Write out the listing below again, precisely as it is given.

* start *

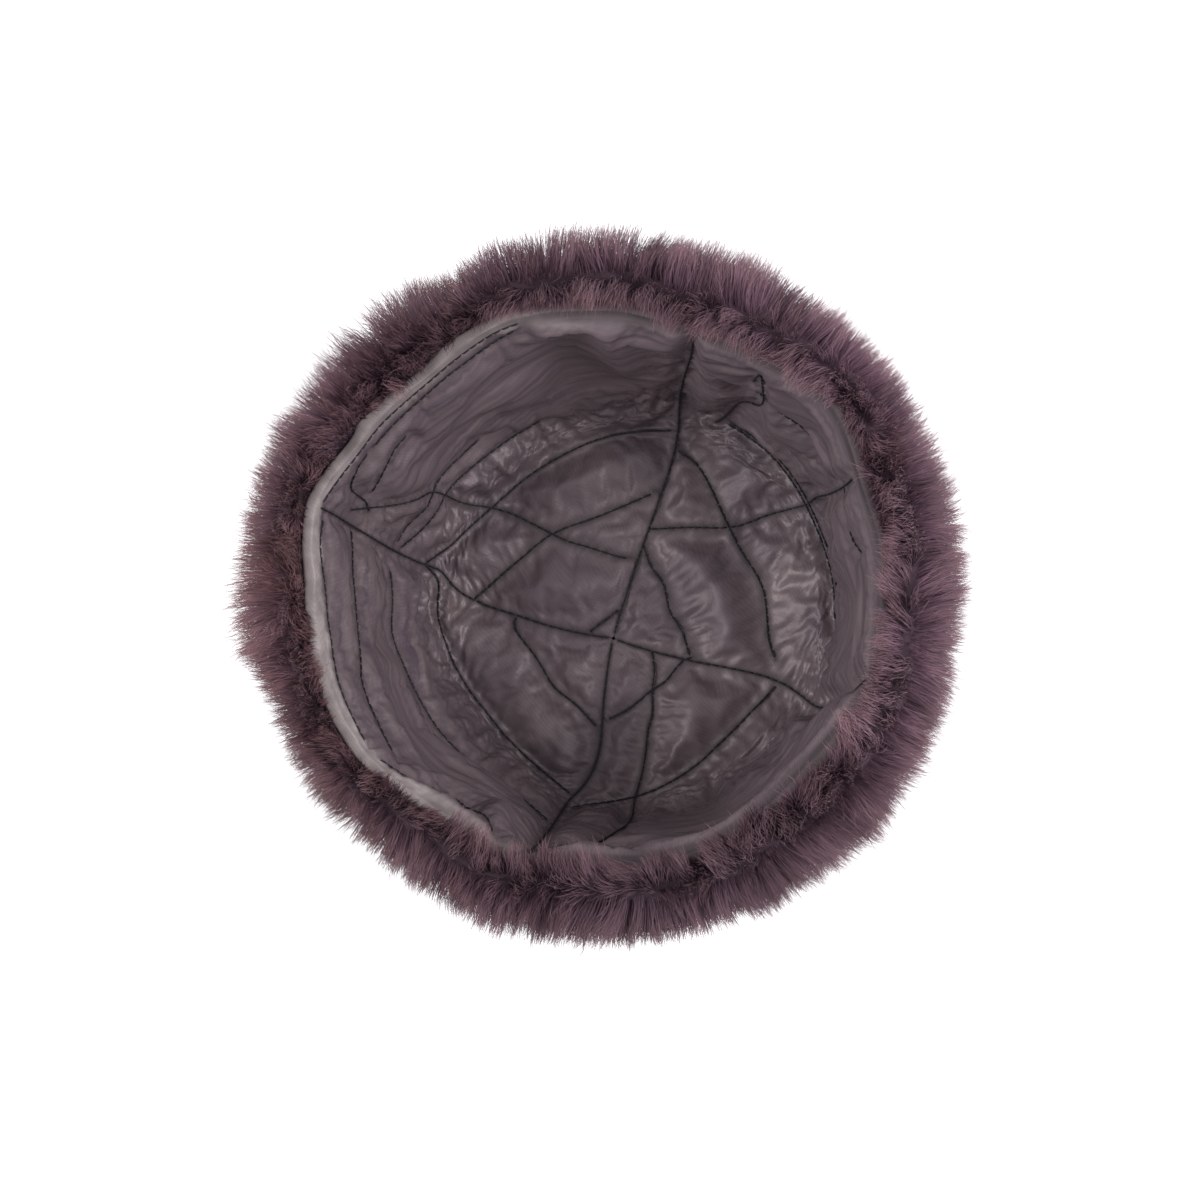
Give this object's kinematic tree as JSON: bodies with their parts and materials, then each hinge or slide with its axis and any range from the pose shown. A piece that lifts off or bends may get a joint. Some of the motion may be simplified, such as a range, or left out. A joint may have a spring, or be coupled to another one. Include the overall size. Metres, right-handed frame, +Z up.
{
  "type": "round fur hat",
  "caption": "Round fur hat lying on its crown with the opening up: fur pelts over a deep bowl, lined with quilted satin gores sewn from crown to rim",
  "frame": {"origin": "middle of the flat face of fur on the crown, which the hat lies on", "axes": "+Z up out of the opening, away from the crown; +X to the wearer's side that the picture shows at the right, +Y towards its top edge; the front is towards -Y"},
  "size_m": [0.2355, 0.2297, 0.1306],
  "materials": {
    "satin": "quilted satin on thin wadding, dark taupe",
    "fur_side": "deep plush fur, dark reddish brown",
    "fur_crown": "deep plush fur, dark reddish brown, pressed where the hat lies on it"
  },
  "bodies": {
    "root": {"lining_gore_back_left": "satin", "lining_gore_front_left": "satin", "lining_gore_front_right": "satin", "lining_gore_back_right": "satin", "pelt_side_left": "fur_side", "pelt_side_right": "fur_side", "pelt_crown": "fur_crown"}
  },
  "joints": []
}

* end *

Result of the task:
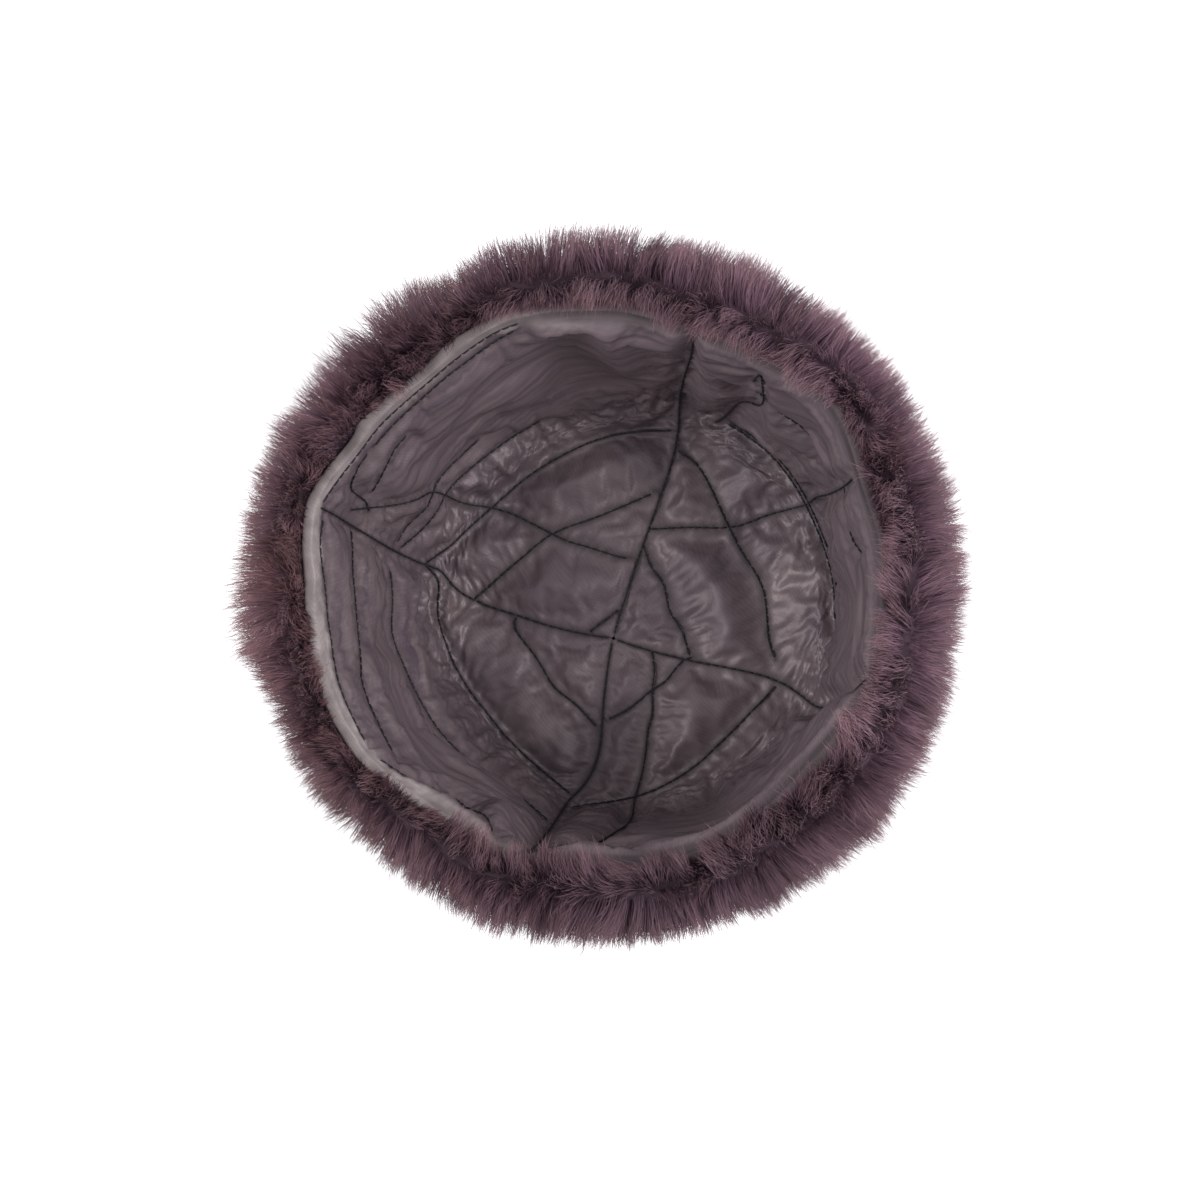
Give this object's kinematic tree as JSON: bodies with their parts and materials, then each hinge or slide with its axis and any range from the pose shown. A piece that lifts off or bends may get a joint. Some of the motion may be simplified, such as a range, or left out. A joint may have a spring, or be coupled to another one. Include the overall size. Metres, right-handed frame, +Z up.
{
  "type": "round fur hat",
  "caption": "Round fur hat lying on its crown with the opening up: fur pelts over a deep bowl, lined with quilted satin gores sewn from crown to rim",
  "frame": {"origin": "middle of the flat face of fur on the crown, which the hat lies on", "axes": "+Z up out of the opening, away from the crown; +X to the wearer's side that the picture shows at the right, +Y towards its top edge; the front is towards -Y"},
  "size_m": [0.2355, 0.2297, 0.1306],
  "materials": {
    "satin": "quilted satin on thin wadding, dark taupe",
    "fur_side": "deep plush fur, dark reddish brown",
    "fur_crown": "deep plush fur, dark reddish brown, pressed where the hat lies on it"
  },
  "bodies": {
    "root": {"lining_gore_back_left": "satin", "lining_gore_front_left": "satin", "lining_gore_front_right": "satin", "lining_gore_back_right": "satin", "pelt_side_left": "fur_side", "pelt_side_right": "fur_side", "pelt_crown": "fur_crown"}
  },
  "joints": []
}